# German Blue Rams fighting



## KotR (May 6, 2010)

I have two German blue rams (a male and a female) and they're fighting.

I had originally got the female with a different male at the same time, but I lost that male to ich. Now with the new male, she's chasing him out of her territory.

I've tried rearranging the tank, I've just added a new hiding place, and right now I've isolated the female so that that male can acquaint himself with the tank.
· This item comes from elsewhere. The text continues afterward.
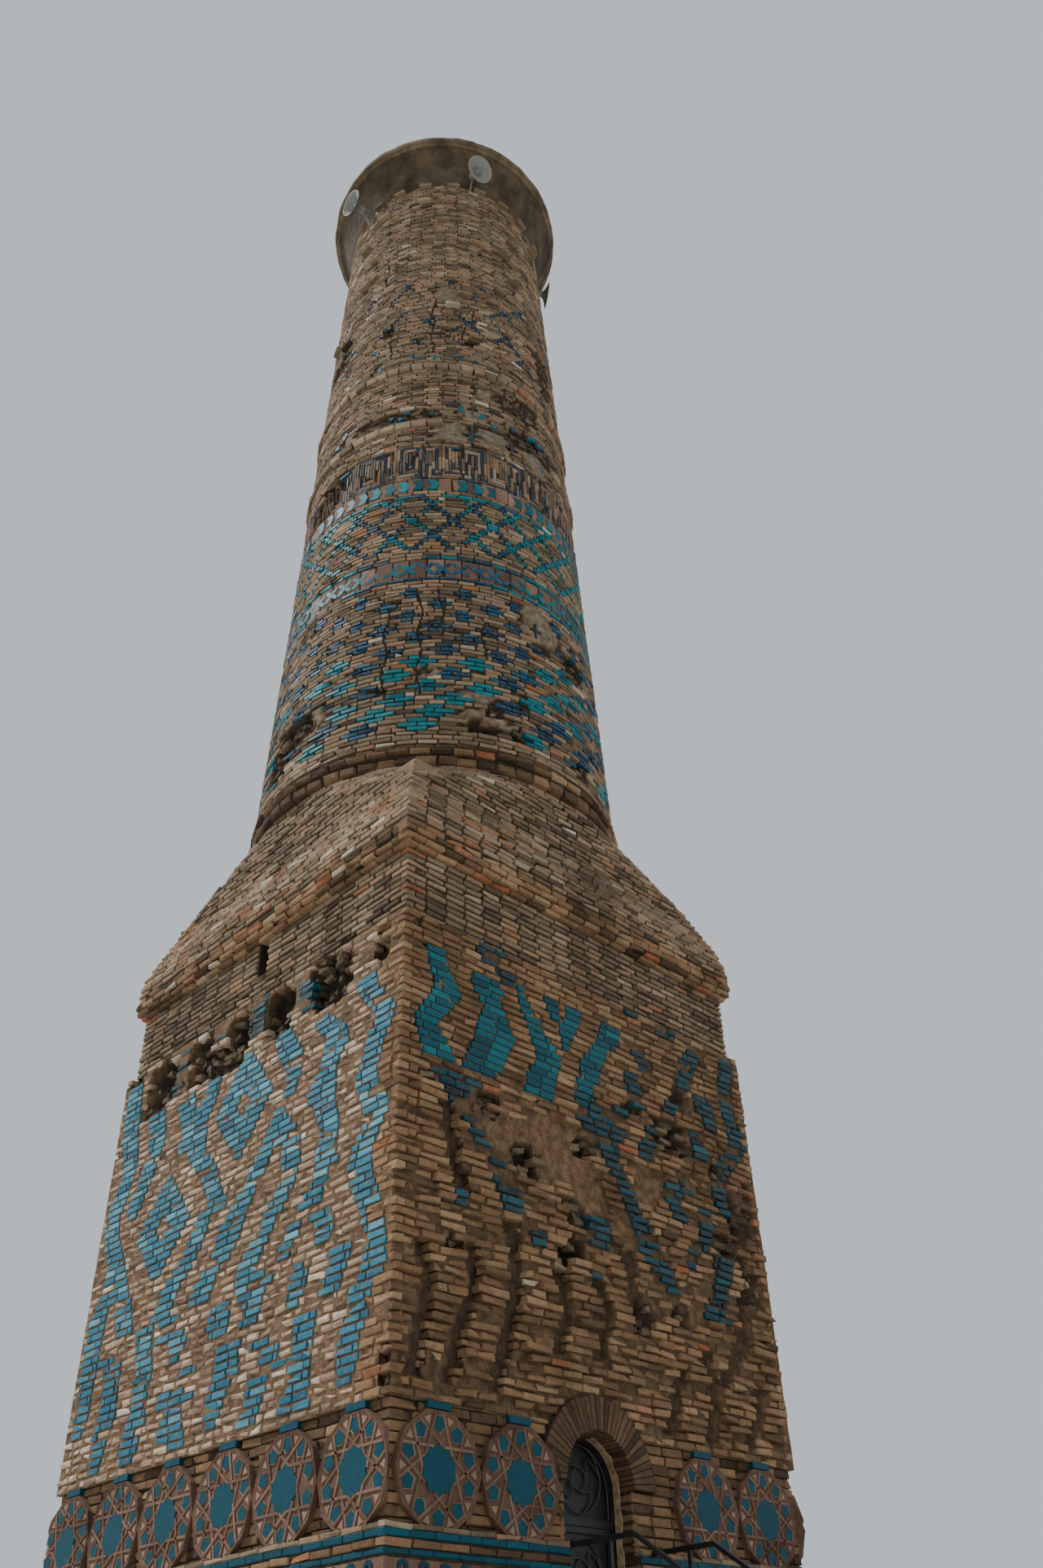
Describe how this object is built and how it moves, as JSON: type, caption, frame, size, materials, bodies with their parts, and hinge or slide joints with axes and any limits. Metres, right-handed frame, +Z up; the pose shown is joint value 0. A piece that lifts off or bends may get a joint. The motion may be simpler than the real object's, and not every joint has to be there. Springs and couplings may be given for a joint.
{
  "type": "brick minaret",
  "caption": "Weathered brick minaret: square base with glazed diamond patterns and decagonal medallions, arched iron door with stair, tapering round shaft, concrete cap.",
  "frame": {"origin": "on the tower's axis at ground level, in the middle of the underside of the stone plinth", "axes": "+Z up the tower; -Y out of the door, down the entrance stair; +X to the right of someone who faces the tower from outside its door"},
  "size_m": [5.2, 8.55, 26.4],
  "materials": {
    "brick": "weathered fired brick in lime mortar",
    "dark_brick": "weathered fired brick laid on end",
    "stone": "dressed limestone",
    "turquoise_glaze": "turquoise glazed tile set in carved terracotta",
    "cobalt_glaze": "dark blue glazed brick",
    "rubble": "rubble and mortar core where the facing is lost",
    "plaster": "broken yellowish plaster",
    "concrete": "rough stained concrete",
    "wrought_iron": "black painted wrought iron",
    "horn_paint": "weathered light grey paint"
  },
  "bodies": {
    "tower": {"stone_plinth": "stone", "brick_base": "brick", "front_wall_left": "brick", "front_wall_right": "brick", "back_wall": "brick", "left_wall": "brick", "right_wall": "brick", "door_arch": "dark_brick", "medallions_front_left": "turquoise_glaze", "medallions_front_right": "turquoise_glaze", "medallions_left": "turquoise_glaze", "medallions_right": "turquoise_glaze", "medallions_back": "turquoise_glaze", "body_front": "brick", "body_back": "brick", "body_left": "brick", "body_right": "brick", "neck_front": "brick", "neck_back": "brick", "neck_left": "brick", "neck_right": "brick", "slope_front": "brick", "slope_right": "brick", "slope_back": "brick", "slope_left": "brick", "rings_front": "dark_brick", "rings_right": "dark_brick", "rings_back": "dark_brick", "rings_left": "dark_brick", "shaft_lower_front": "brick", "shaft_lower_right": "brick", "shaft_lower_back": "brick", "shaft_lower_left": "brick", "shaft_upper_front": "brick", "shaft_upper_right": "brick", "shaft_upper_back": "brick", "shaft_upper_left": "brick", "cap": "concrete", "horn_front": "horn_paint", "horn_left": "horn_paint", "horn_right": "horn_paint", "entrance_stair": "stone", "handrail_left": "wrought_iron", "handrail_right": "wrought_iron", "door_post_left": "wrought_iron", "door_post_right": "wrought_iron", "fanlight": "wrought_iron"},
    "door": {"door_leaf": "wrought_iron"}
  },
  "joints": [
    {"name": "door_hinge", "type": "hinge", "parent": "tower", "child": "door", "pos_m": [0.1072, -2.195, 2.6], "axis": [0, 0, -1], "range_deg": [0, 90]}
  ]
}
Do you guys have any advice for that, or should I set up a new tank, transfer them in together, and then transfer them back to my main tank later?


----------



## Hammer (Apr 22, 2010)

try a divider, so the two fish can see eachother. If I understand you correctly, you are trying to replace the old male with a new one and the female isn't that in to it and the two of the them are treating eachother like intruders. Maybe a divider can get the fish used to eachother.


----------



## KotR (May 6, 2010)

hmm. good idea. I'll try that.


----------



## j2daff (Apr 21, 2010)

could also try re-arranging the tank so the territory seems new to both fish. I have heard this can work in situations like you describe.


----------



## Blair917 (May 10, 2010)

I think rearranging the aquarium should work, thats what I did when I introduced a third ack Dempsey into my tank a few years ago. I put a second female in the tank and the original 2 were fighting him so i isolated her, rearranged all the rocks and put her in and it was okay. I haven't done it but I heard that you can also turn the temperature down a little and it will help to reduce the aggressiveness, even if you just did it for a few introductory days.  good luck


----------